Answer with one number only: the number of lines that contain "scene".

** Begin Dataset content **

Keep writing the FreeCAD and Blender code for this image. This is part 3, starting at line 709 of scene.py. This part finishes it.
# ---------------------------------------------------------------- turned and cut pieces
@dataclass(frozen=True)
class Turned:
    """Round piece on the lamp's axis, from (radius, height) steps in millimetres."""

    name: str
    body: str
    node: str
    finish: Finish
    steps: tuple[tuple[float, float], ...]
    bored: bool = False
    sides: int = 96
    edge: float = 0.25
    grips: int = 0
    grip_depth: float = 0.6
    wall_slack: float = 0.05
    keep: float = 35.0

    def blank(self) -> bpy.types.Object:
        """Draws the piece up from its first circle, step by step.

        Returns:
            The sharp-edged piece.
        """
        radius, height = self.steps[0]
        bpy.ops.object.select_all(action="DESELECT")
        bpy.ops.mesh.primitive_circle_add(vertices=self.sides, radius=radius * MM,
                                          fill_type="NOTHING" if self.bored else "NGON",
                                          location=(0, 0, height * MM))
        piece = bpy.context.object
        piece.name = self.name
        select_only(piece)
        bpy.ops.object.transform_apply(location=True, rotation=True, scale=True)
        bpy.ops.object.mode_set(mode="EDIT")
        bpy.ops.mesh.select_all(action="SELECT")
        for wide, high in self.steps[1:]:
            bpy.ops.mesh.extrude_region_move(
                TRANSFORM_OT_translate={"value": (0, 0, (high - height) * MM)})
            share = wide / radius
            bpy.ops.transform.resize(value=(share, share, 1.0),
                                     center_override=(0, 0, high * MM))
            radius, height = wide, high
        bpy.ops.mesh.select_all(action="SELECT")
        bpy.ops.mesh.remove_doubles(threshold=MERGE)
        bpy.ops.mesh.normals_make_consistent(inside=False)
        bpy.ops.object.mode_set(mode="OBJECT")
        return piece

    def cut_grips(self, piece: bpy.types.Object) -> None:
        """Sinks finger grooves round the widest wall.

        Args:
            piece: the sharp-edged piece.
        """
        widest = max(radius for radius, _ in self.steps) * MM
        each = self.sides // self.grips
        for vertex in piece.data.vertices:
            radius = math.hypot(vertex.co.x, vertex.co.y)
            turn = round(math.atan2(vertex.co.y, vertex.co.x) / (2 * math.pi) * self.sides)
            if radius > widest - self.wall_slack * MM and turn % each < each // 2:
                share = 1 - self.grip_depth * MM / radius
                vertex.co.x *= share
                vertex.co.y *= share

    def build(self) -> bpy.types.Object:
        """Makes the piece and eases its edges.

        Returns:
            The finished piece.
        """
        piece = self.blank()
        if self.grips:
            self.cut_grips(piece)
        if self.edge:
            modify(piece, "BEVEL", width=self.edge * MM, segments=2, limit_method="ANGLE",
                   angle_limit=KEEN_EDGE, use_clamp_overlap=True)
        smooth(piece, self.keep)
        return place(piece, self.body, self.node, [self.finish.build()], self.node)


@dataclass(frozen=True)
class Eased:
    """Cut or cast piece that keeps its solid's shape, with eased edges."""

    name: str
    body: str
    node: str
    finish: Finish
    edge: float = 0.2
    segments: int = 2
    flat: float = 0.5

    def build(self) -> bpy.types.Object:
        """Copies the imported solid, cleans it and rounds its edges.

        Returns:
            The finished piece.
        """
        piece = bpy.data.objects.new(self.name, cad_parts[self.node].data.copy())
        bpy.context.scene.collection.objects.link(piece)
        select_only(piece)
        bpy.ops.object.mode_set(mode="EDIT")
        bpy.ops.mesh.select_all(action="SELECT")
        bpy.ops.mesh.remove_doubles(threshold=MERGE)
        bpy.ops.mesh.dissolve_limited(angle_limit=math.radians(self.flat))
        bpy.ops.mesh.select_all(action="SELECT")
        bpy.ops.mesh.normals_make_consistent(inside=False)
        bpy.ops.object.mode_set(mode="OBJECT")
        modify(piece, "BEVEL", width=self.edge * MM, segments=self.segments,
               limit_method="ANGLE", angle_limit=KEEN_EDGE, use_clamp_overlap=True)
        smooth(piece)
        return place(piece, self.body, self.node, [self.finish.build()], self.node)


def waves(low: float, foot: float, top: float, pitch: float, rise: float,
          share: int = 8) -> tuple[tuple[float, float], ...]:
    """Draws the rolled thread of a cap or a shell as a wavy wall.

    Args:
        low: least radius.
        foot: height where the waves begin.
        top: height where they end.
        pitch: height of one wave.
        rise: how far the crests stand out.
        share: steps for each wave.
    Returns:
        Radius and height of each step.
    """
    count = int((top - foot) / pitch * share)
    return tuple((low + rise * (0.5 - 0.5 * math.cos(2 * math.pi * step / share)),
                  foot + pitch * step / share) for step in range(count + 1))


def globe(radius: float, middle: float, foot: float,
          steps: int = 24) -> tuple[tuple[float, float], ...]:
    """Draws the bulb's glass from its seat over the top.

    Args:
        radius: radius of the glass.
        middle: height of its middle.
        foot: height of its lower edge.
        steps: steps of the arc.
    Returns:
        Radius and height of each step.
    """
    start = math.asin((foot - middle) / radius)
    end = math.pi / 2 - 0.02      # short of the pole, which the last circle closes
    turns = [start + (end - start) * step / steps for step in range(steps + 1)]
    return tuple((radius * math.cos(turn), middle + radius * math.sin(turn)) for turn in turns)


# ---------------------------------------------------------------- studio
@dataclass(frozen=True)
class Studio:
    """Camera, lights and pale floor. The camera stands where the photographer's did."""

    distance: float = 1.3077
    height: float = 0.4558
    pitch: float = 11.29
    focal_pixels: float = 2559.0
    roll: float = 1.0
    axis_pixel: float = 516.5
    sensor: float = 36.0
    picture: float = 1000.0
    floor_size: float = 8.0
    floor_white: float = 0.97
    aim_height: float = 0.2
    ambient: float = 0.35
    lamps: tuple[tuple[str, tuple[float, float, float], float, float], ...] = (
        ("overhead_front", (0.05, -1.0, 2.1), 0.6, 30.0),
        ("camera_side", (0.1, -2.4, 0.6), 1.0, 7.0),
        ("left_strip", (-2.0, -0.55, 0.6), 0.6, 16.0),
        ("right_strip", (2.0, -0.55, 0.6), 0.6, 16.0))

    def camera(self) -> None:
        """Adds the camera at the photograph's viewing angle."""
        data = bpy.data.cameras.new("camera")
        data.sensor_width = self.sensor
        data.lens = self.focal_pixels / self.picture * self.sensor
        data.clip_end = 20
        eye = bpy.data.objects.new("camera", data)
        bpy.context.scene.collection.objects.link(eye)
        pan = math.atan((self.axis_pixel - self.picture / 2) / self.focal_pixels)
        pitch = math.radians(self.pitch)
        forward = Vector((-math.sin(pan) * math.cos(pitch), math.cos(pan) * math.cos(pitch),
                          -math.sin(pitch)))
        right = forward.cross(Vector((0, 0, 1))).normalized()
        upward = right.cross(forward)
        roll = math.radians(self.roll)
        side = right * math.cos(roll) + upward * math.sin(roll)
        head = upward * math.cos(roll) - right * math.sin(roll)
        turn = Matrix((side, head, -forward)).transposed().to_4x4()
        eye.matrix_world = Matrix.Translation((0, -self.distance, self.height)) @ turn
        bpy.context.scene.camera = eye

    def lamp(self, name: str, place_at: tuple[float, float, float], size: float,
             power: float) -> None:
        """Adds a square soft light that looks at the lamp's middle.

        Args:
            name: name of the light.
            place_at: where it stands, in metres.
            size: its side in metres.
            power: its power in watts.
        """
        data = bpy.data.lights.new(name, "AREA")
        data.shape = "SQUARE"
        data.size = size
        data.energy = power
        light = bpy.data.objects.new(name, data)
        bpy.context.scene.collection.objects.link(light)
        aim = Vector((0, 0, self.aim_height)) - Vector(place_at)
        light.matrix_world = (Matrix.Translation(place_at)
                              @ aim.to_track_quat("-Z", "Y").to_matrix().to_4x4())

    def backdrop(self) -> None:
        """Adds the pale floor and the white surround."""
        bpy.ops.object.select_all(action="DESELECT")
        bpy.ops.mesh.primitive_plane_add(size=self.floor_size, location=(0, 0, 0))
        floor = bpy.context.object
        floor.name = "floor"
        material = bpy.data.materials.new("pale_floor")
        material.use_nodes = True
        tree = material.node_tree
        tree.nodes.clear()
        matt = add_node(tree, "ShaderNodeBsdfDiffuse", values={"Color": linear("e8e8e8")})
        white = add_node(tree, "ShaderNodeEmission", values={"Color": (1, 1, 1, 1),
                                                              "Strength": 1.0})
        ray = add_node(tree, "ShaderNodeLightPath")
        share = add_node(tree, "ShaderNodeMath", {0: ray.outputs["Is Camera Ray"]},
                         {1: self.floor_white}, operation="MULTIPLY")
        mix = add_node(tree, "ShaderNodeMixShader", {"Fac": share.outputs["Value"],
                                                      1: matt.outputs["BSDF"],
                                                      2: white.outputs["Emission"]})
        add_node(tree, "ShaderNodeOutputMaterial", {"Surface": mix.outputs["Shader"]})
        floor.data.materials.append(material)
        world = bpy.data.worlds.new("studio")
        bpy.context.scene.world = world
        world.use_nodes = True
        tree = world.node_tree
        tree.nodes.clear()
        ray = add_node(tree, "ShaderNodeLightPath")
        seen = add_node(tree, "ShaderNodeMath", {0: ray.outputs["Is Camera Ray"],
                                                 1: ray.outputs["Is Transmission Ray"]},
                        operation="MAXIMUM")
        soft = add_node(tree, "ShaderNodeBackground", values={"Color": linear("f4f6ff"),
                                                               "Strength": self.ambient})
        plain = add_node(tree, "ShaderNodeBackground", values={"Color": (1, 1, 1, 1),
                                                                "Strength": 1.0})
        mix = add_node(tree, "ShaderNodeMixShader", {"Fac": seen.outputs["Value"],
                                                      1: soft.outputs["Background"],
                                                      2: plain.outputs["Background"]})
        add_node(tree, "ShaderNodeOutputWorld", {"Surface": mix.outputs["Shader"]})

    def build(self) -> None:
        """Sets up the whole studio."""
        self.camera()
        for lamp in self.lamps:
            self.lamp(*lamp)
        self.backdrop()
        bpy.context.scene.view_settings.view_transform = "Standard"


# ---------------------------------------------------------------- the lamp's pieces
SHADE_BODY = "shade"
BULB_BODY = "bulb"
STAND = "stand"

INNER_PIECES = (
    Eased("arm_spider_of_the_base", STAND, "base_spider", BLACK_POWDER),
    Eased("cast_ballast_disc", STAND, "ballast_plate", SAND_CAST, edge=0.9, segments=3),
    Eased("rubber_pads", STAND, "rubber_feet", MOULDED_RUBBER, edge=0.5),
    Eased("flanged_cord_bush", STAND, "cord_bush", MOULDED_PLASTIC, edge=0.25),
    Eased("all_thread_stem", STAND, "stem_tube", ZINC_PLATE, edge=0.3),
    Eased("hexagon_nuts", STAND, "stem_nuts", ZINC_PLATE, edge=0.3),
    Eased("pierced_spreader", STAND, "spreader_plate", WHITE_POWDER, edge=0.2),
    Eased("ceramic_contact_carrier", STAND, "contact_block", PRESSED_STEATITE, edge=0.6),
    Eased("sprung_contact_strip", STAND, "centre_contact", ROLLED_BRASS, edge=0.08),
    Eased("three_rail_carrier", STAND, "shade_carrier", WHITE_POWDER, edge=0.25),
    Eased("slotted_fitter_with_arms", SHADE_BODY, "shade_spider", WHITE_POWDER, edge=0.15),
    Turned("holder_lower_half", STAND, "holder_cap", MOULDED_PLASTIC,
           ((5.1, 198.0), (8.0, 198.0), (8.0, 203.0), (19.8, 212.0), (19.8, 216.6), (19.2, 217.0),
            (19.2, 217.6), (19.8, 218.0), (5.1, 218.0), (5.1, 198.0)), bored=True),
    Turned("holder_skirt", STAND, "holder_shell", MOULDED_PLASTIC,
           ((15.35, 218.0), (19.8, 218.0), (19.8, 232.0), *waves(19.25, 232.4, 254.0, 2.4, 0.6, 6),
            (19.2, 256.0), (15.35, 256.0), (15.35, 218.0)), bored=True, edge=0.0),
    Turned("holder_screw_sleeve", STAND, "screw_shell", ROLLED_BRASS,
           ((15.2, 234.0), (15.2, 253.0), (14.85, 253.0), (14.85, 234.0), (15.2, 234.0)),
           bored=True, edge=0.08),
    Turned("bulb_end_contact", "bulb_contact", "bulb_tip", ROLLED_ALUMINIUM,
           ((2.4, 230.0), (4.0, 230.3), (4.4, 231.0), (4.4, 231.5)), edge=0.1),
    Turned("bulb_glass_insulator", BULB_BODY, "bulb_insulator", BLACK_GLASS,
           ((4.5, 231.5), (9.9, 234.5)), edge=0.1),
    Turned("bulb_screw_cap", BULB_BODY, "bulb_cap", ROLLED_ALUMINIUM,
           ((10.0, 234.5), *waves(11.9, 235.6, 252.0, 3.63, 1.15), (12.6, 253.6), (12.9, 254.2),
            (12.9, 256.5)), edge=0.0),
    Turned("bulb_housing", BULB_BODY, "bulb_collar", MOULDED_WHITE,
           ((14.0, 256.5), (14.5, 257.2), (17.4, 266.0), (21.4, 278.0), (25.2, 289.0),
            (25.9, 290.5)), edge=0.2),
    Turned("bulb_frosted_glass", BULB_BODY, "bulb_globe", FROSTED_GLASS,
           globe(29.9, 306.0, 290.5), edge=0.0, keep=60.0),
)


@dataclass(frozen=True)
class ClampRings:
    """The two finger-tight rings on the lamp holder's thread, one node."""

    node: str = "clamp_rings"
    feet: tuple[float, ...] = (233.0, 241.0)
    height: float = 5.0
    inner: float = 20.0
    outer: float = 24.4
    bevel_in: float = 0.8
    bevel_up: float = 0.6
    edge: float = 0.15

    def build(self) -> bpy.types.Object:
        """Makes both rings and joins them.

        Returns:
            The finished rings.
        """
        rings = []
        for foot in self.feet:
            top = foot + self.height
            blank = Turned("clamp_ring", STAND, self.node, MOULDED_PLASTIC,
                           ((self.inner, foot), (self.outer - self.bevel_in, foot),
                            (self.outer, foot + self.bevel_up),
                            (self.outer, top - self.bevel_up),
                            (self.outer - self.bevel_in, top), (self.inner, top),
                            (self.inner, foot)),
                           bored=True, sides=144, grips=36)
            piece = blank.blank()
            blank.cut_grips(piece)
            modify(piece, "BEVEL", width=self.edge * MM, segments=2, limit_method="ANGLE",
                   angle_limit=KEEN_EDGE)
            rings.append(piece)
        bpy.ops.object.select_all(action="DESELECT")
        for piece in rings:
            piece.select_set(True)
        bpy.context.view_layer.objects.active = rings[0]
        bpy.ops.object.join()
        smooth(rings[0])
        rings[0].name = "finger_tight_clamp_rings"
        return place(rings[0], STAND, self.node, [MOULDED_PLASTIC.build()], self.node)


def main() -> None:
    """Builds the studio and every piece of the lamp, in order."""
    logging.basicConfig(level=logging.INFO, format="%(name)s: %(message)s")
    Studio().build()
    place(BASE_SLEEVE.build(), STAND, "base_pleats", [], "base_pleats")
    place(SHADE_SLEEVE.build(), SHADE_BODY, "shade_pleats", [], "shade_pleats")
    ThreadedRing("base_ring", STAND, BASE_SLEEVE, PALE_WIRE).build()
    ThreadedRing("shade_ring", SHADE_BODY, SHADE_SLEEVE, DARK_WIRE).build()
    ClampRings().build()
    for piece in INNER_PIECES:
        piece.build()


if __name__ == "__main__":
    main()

** End Dataset content **

§ **Finished exercise**: 7